Action Cancer founding member piles on pressure over £2.3m new Belfast headquarters
A founding member of Action Cancer has attacked plans by the charity to spend more than £2m on a treatment centre that will double as its headquarters.
After this paper yesterday broke news of anger among fundraisers over the proposals, Tom Williamson, the body's first vice-president, branded the project a "waste of money".
The 82-year-old Bangor man, who helped found the charity in 1973, said it was "disheartening" that the organisation planned to spend £2.3m obtained from a legacy windfall on buying and renovating a building in Windsor Avenue, south Belfast.
The premises, built in 1860 by Thomas Anderson, designer of the Titanic, was formerly the headquarters of the Irish Football Association.
Fundraisers told this newspaper they felt that the charity could have found a more suitable building for less money.
After a cancer patient who has volunteered for the group for 17 years wrote to the Belfast Telegraph to voice her concerns, Mr Williamson said: "I agree 100% with the sentiments of the person who sent that letter.
"I feel that it's actually a waste of money. There's bound to be other premises they can get that won't cost them anything like £2m, like Musgrave Park."
However, Action Cancer insisted the plan represented good value and would help meet growing demand.
Mr Williamson joined the charity after his late wife was diagnosed with cancer. Her consultant, Dr George Edelstyn, was the charity's founder and one of the world's leading authorities on cancer at the time. Despite being friendly with Dr Edelstyn, Mr Williamson became unhappy with how the body was run.
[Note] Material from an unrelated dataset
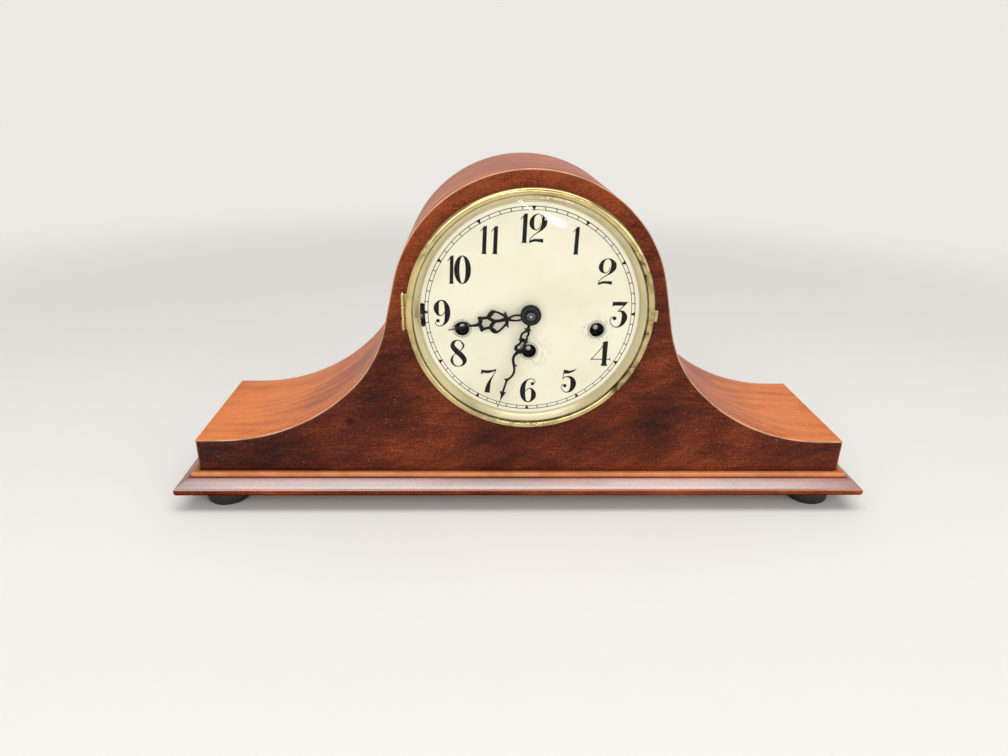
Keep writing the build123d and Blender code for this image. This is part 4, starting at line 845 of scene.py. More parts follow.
@dataclass
class Palette:
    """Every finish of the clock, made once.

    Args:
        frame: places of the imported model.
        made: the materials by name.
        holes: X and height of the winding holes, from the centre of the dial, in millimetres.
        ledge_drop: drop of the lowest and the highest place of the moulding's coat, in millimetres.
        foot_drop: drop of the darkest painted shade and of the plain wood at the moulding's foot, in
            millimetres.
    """

    frame: Frame
    made: dict[str, Material] = field(default_factory=dict)
    holes: tuple[Point, ...] = ((0, -25), (-42.5, -10.4), (42.5, -10.4))
    ledge_drop: Point = (8.5, 2.9)
    foot_drop: Point = (12.4, 9.8)

    def __post_init__(self) -> None:
        """Make all the materials."""
        for finish in self.woods() + self.metals() + self.prints():
            self.made[finish.name] = finish.make()

    def woods(self) -> list[Union[Mahogany, PlainWood]]:
        """Finishes of the wooden pieces.

        Returns:
            The finishes, in order.
        """
        on_case = self.frame.on_case
        # Zones of the front board: the wood's own blotches, with painted light that brightens the top of the
        # hump.
        board = self.zones(on_case, (
            (-66, 165, 60, 0.13), (-84, 118, 34, 0.06), (-190, 8, 90, -0.12), (-24, 198, 30, 0.12),
            (12, 200, 34, 0.15), (46, 186, 30, 0.13), (66, 48, 24, 0.10), (84, 70, 22, 0.07),
            (130, 28, 26, -0.05), (-92, 62, 40, -0.10), (-58, 42, 42, 0.05), (0, 20, 60, -0.04),
            (80, 32, 44, -0.09), (112, 24, 26, 0.04), (200, 10, 50, -0.05)))
        wings = self.zones(on_case, ((-205, 22, 130, 0.17), (208, 22, 130, 0.14)))
        # Band of the coat, and heights of the painted shade under the moulding.
        coated, foot = (tuple(self.frame.ledge - drop * MM for drop in drops)
                        for drops in (self.ledge_drop, self.foot_drop))
        moulded = {"dark": ink(66, 24, 13), "middle": ink(122, 50, 26), "light": ink(178, 90, 48),
                   "worn": ink(236, 158, 106), "gloss": 1.0, "coat_rough": 0.28, "sheen": 0.0,
                   "patchy": 0.6, "relief": 0.00001, "coated": coated, "foot": foot}
        knot = tuple(on_case(-117, 0, 37))
        return [
            Mahogany("front_mahogany", Grain.ACROSS, ink(40, 15, 9), ink(93, 36, 18), ink(150, 71, 33),
                     ink(236, 190, 150), patchy=0.5, flame=0.2, zones=board, knot=knot),
            Mahogany("hump_mahogany", Grain.OVER_HUMP, ink(112, 48, 24), ink(164, 78, 40), ink(226, 130, 70),
                     figure=0.06, zones=wings),
            Mahogany("end_mahogany", Grain.DEPTH),
            Mahogany("front_moulding_mahogany", Grain.ACROSS, coat_bend=2.6, **moulded),
            Mahogany("end_moulding_mahogany", Grain.DEPTH, coat_bend=1.7, **moulded),
            PlainWood("back_wood", ink(122, 74, 44), ink(78, 42, 25)),
            PlainWood("door_wood", ink(134, 80, 48), ink(84, 46, 28), (420.0, 420.0, 14.0)),
            PlainWood("inner_wood"),
            # Nearly black painted shade for the deep faces of the hinge recess.
            PlainWood("recess_stain", ink(20, 12, 9), ink(12, 8, 6), rough=0.8),
        ]

    def metals(self) -> list[Metal]:
        """Finishes of the metal pieces.

        Returns:
            The finishes, in order.
        """
        on_dial = self.frame.on_dial
        axis = tuple(on_dial(0, 0, 0))
        # Dark patches on the ring: tarnish on its sides, and a painted dark reflection along its bottom.
        tarnish = self.zones(on_dial, (
            (70, 33, 26, 1.5), (77, -8, 22, 1.3), (64, -43, 26, 1.5), (0, -80, 60, 0.6), (-76, -22, 22, 0.7),
            (-64, 42, 16, 0.8)))
        # Painted shade: the front plate is nearly black round each winding arbor, where it shows through the
        # holes.
        painted_hole_shade = self.zones(on_dial, ((x, z - 9, 20, 30.0) for x, z in self.holes))
        # Painted highlights on the ends of the winding arbors.
        arbor_tip_highlights = self.zones(on_dial, ((x, z, 1.9, 0.9) for x, z in self.holes))
        # Painted highlight in the middle of the domed nut.
        centre = self.zones(on_dial, ((0, 0, 0.95, 1.0),))
        # Painted highlight on the tip of the chime lever.
        lever_tip_highlight = self.zones(on_dial, ((-68.4, -1.6, 1.2, 1.0),))
        # Dark rings painted on the domed nut as shade and reflection.
        painted_dark_rings = ((2.9 * MM, 0.7 * MM), (1.45 * MM, 0.35 * MM))
        brown, gold, umber = ink(126, 96, 44), ink(214, 178, 104), ink(120, 88, 44)
        return [
            Metal("bezel_brass", ink(216, 197, 142), brown, 0.12, 0.5, Marks.TURNED, axis, stains_and_painted_shade=tarnish),
            Metal("pan_brass", ink(232, 224, 194), ink(150, 130, 90), 0.28, 0.25, Marks.TURNED, axis,
                  0.00002),
            Metal("hinge_brass", ink(214, 188, 140), brown, 0.18, 0.4),
            Metal("movement_brass", gold, umber, 0.3, 0.3, Marks.BRUSHED),
            # Its darkest colour is the painted shade inside the winding holes.
            Metal("front_plate_brass", gold, umber, 0.3, 0.3, Marks.BRUSHED, dark=ink(14, 12, 11),
                  stains_and_painted_shade=painted_hole_shade),
            Metal("wheel_brass", ink(222, 186, 110), ink(128, 92, 46), 0.26, 0.25),
            Metal("bright_steel", ink(196, 196, 194), ink(104, 96, 88), 0.24, 0.3),
            # Painted on the domed nut: a highlight in its middle and dark rings of shade and reflection.
            Metal("nut_steel", ink(112, 112, 124), ink(70, 70, 80), 0.14, 0.2, Marks.TURNED, axis, 0.00003,
                  dark=ink(24, 24, 32), painted_dark_rings=painted_dark_rings, painted_highlights=centre),
            # The arbors are painted nearly black as the shade inside the winding holes, with a painted
            # highlight on each end.
            Metal("arbor_steel", ink(22, 21, 22), ink(14, 13, 13), 0.4, 0.3, painted_highlights=arbor_tip_highlights),
            # Painted highlight on the lever's tip.
            Metal("lever_steel", ink(92, 86, 96), ink(60, 56, 62), 0.3, 0.3, painted_highlights=lever_tip_highlight),
            Metal("grommet_nickel", ink(200, 196, 186), ink(140, 132, 116), 0.2, 0.2),
            Metal("rod_iron", ink(110, 104, 98), ink(72, 52, 40), 0.42, 0.4, Marks.BRUSHED),
        ]

    def prints(self) -> list[Union[Paint, DialCream, ClearGlass]]:
        """Finishes of paint, rubber, the dial and the glass.

        Returns:
            The finishes, in order.
        """
        on_dial = self.frame.on_dial
        axis = tuple(on_dial(0, 0, 0))
        scratched = tuple((tuple(on_dial(x, 0, z)), reach * MM)
                          for x, z, reach in ((3.0, -25.0, 14.0), (42.5, -10.4, 13.0)))
        return [
            # The ring at 4.75 mm is a painted highlight on the step of the collet.
            Paint("hand_enamel", ink(6, 6, 7), ink(11, 10, 11), 0.22, 0.0, 120.0, 0.000006, 0.12, axis,
                  ((4.75 * MM, 0.3 * MM),)),
            Paint("dial_print", ink(12, 11, 10), ink(20, 18, 16), 0.6, 0.0, 500.0, 0.000004, 0.15),
            Paint("foot_rubber", ink(17, 16, 16), ink(32, 30, 28), 0.55, 0.0, 90.0, 0.00004),
            DialCream("dial_cream", scratched=scratched, axis=axis),
            ClearGlass("clear_glass"),
        ]

    def zones(self, put: Callable[..., Vector], rows: Iterable[tuple[float, ...]]) -> tuple[Zone, ...]:
        """Zones from rows of X, height, reach in millimetres and tone."""
        return tuple(Zone(tuple(put(x, 0, z)), reach * MM, tone) for x, z, reach, tone in rows)

    def __getitem__(self, name: str) -> Material:
        """Material of that name."""
        return self.made[name]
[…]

"There was a lot of controversy in the charity in the 1970s," he said. "The money wasn't used for the purposes it was collected for, and a lot of the founder members left at that time because of what was happening in Action Cancer."
The charity claimed the Windsor Avenue property was ideal because it is close lose to the cancer unit at Belfast City Hospital and has room for 50 cars to park outside.
But Mr Williamson replied: "They're not going to have 30 or 40 patients arriving at the one time for this screening clinic. They'll work, like anyone else, on a time system.
"What number of car parking spaces do they need for staff? What can they really need for patients after that on a daily basis?
"I was always an advocate that there are far too many charities. If there was an amalgamation and they pooled their money, it would be better. That was one of my reasons for leaving."
Belfast Telegraph readers gave mixed responses to the plan.
Charmian Mehaffey said: "This is a great local charity and my family has benefited first-hand from their support. This building has car parking, a central location and is probably a good long-term investment. Let's allow Action Cancer to continue their good work."
But Diarmaid Elder added: "One of the most expensive areas to buy in the country. Could have still had a Belfast location with modern building for less."